Внутренний вид скита. Современное состояние


В России шла Гражданская война, и афонское монашество было отрезано от родины. И все же сведения о страшных событиях доходили и до афонского полуострова, но монахи Андреевского скита и других обителей воздерживались от политических выступлений. Так, в ответ на призыв преосвященного Анастасия (Грибановского) «подать свой голос в защиту угнетенного большевизмом народа» настоятели трех крупнейших обителей ответили, что «едва ли в данном случае найдемся в состоянии произнести влиятельное слово к вразумлению наших соотечественников» (9 августа 1919 г.)[68].

Перед тем как говорить о «физическом» закате Андреевского скита, хочется сказать несколько слов о духовном устроении обители. Тот, кто за быстрым возрастанием обители пытается увидеть «сильную руку» Москвы, будет трудиться тщетно. Некоторые сетовали, наоборот, на какую-то «оставленность» как Российским государством, так и Церковью. Эта «оставленность» в XX в. из «некоторой» превратилась в «полную». Большими трудами и скорбями воздвигнут Андреевский скит[69]. Много раз братия хотела покинуть о. Виссариона (к тому времени о. Варсонофий уже отошел к Господу). Однажды один из монахов задремал, ему явилась благообразная жена и говорит: «Ты серайский постриженник?» – «Да», – отвечает монах. – «Нет тебе спасения кроме того места, да и другим скажи, которые хотят бежать, чтобы скит разорился, – не будет сего. Царь хочет послать скиту великое сокровище, да устроится лучше». И с Божией помощью добровольными пожертвованиями некогда могучего русского народа через 50 лет, кроме собора, храм имел еще 9 параклисов и большие помещения, в которых размещались не только кельи, но и мастерские, больница, даже аптека. Так «маленький монастырек» стал «красивым дворцом» и вырос до большого монастыря. Что же представляла собой обитель великороссов?


Внешний вид скита.

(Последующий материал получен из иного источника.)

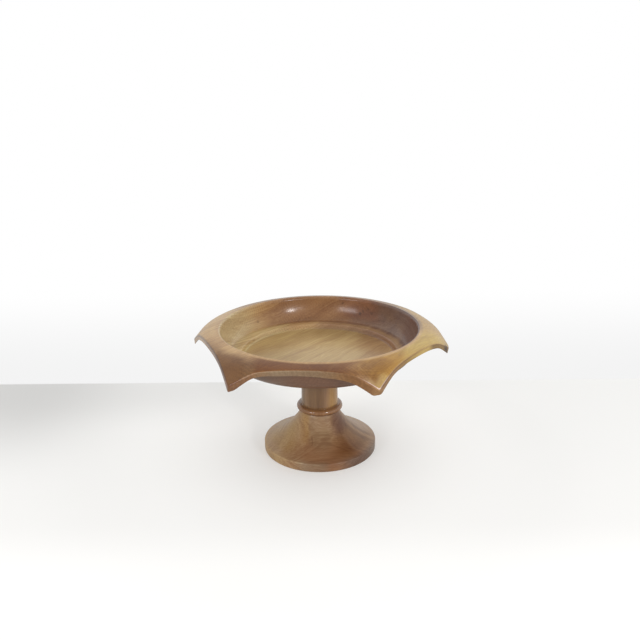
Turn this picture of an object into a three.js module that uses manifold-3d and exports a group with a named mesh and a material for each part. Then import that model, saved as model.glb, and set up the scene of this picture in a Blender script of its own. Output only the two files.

Современное состояние


О духовном устроении обители великороссов трудно рассказать в кратком историческом исследовании. Как писал ктитор обители А. Н. Муравьёв: «Здесь можно увидеть, как благодетельно и необходимо на Руси монашество, которое хотят стереть с лица земли. Что были бы Святые Горы без этой обители, которая сделалась средоточием жизни и просвещения духовного для целого края?»[70]. По нерадению нашему мы почти ничего не знаем о ее подвижниках. Но достаточно даже одного свидетельства: «В Андреевском скиту помимо множества черепов, симметрично расположенных на полках, а также костей в больших ящиках, автор обнаружил довольно много вериг железных, которыми заковывали себя подвижники. Обыкновенно вериги носятся тайно от других, и тайна такого подвижничества обнаруживается по смерти подвижника, с которого тогда и снимают их; но некоторые вериги от несоразмерности их с туловищем и от долгого ношения настолько въедаются в тело, что их нельзя снять; поэтому их снимают через три года, когда труп выкапывают из могилы, и полагают в усыпальницу, как свидетельство подвижнической жизни»[71].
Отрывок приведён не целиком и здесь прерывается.